Whiplash's Love Is Lost was an unexpected find on Friday last when I took the rare opportunity to have a daytime beer at L. Mulligan Grocer. "Double Brown" is the designated style and that gets you 7.1% ABV. It's a murky chocolate-brown colour, tasting dry at first, with a little roast then long milky coffee. Sweet rosewater creeps in next, and as it warms an increasingly dominant note of brown banana tkes over. Overall though, it delivers everything a brown ale should, with added complexity. I'd never have guessed the strength, and it's perhaps a little thin on it, but it's a difficult beer to complain about, with all that smooth coffee luxuriousness.

The final Eight Degrees release of the year is a red IPA called Vermilion, the 440ml cans ending up very reasonably in the 4-for-€10 at Stephen Street News. It's 5.8% ABV and pours a deep garnet shade with lots of head. The aroma is very west coast, all grapefruit and pine, with just a slight added malt sweetness. That translates to a very bitter flavour, transcending the pine and heading into wax and perfume: things that aren't meant to be tasted. There's a woodiness too, like biting into a whole clove, while a coffee note added by the dark malt just throws fuel on the fire. Although this was literally just two days in the can when I drank it, it tasted like one of those IPAs left on the shelf with all the fun hop flavours long since faded away. Maybe it's just my low tolerance for bitterness, but I thought this was in desperate need of lightening up.
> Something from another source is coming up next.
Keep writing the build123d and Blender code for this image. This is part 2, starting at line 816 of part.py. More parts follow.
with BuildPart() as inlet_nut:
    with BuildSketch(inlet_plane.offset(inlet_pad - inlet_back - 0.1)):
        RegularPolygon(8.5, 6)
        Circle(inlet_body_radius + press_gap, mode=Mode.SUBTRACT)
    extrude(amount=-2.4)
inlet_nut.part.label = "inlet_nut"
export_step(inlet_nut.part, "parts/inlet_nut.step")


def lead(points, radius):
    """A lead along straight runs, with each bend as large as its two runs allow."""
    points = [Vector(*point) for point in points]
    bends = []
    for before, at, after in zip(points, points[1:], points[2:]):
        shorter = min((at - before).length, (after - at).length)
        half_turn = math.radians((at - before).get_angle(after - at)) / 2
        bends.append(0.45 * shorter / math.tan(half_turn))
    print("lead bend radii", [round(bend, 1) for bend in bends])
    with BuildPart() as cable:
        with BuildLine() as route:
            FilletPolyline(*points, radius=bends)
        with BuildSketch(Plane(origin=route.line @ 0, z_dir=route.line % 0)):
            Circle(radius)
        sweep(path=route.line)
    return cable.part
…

Another closing-out beer was White Knight, the last in the YellowBelly Beer Club series of exclusives for 2018. This is a 9% ABV imperial stout and despite that relatively modest strength they've gone all-out for the texture, including Vienna malt and Special B in the grist. There's almost no roast here, with mostly a rich chocolate flavour instead. The aroma is Galaxy-bar creamy and sweet but it tastes substantially bitterer, with notes of high-cocoa dark chocolate and an acidic green hop tang which the accompanying notes helpfully tell us is Magnum. It's no palate-thumper; there are no gimmicks or stand-out oddities: it's just a well-made straightforward imperial stout, and a good one to have a six-pack of. The Club has been a bit of a mixed bag and not all of them suited me, but this finishes out the year on a high note and I'm already on board for the next one.

Larkin's dropped a pair of canned IPAs, both with a little individual twist. I began with Cascade In The Rye, a strong rye IPA of 7.5% ABV and utilising not only Cascade but Citra, Mosaic and Centennial too, fermented with a Vermont yeast. It's a hazy dark orange colour with a juicy and pithy aroma. The New England sweetness lands first on tasting, a peach and apricot softness. It bitters up quickly after that, lemon and lime acidity exploding onto the palate, joining the grassy spice of the rye and a hint of garlic. The carbonation is low which allows the soft fruit side to dominate, perhaps a little too much as a sticky cordial note arises after a couple of mouthfuls. Overall, though, it's very good. The contrasting hop flavours keep it interesting, the finish is quick and clean with none of the residual dregs these often show, and the alcohol provides support to the taste without adding any heat. Quite elegantly constructed overall.

So what happens when you add coffee to all that? You get Coffee In The Rye and an ABV reduced to 7%. This is just as clean as the base beer, and the rye grass note survives, but all of the hop subtlety has been buried under the coffee. The coffee was chosen carefully: Ethiopian Keyon mountain, bringing notes of "blueberry, apricot jam and papaya", and I do get a certain amount of sweet fruit here that's provided by the coffee rather than the hops. I don't think it's an improvement, however. The aroma of cold stale coffee put me off every time I went in for a sip and I really miss the hop bittering. The can says "We opted for a light roast and a cold brew infusion, to limit the roasted notes and max out the fruity elements" but if the aim was to make it even fruitier, it didn't work. I would probably have enjoyed this more had it not been part of a pair. It's well made for what it is, I'm just miffed at how the hops have been neutered by the coffee.

Back on the New England bandwagon, Kinnegar has dropped Double Bunny, an enhanced version of their Big Bunny NEIPA from last year. The vital statistics aren't that different, its ABV up to 7.8% from 6. The looks fit the style anyway: an opaque orange with a head of cottony fluff. It smells pure and good, sweetly of mandarin and peach. A first taste is not merely invited but demanded. And yes it's an orangey onslaught: bright and juicy jaffa, satsuma, tangerine and a chalky effervescent sherbet. No yeast, no garlic and only a very slight lemon-and-lime bitterness and a tiny alcoholic warmth. It's so clean and poised it's almost one-dimensional: just juice. I loved it way more than I expected to, and drank it indecently quickly. Get this while it's fresh, folks.

A particularly interesting cross-section of Irish beers here. Something for everyone when everyone's out drinking.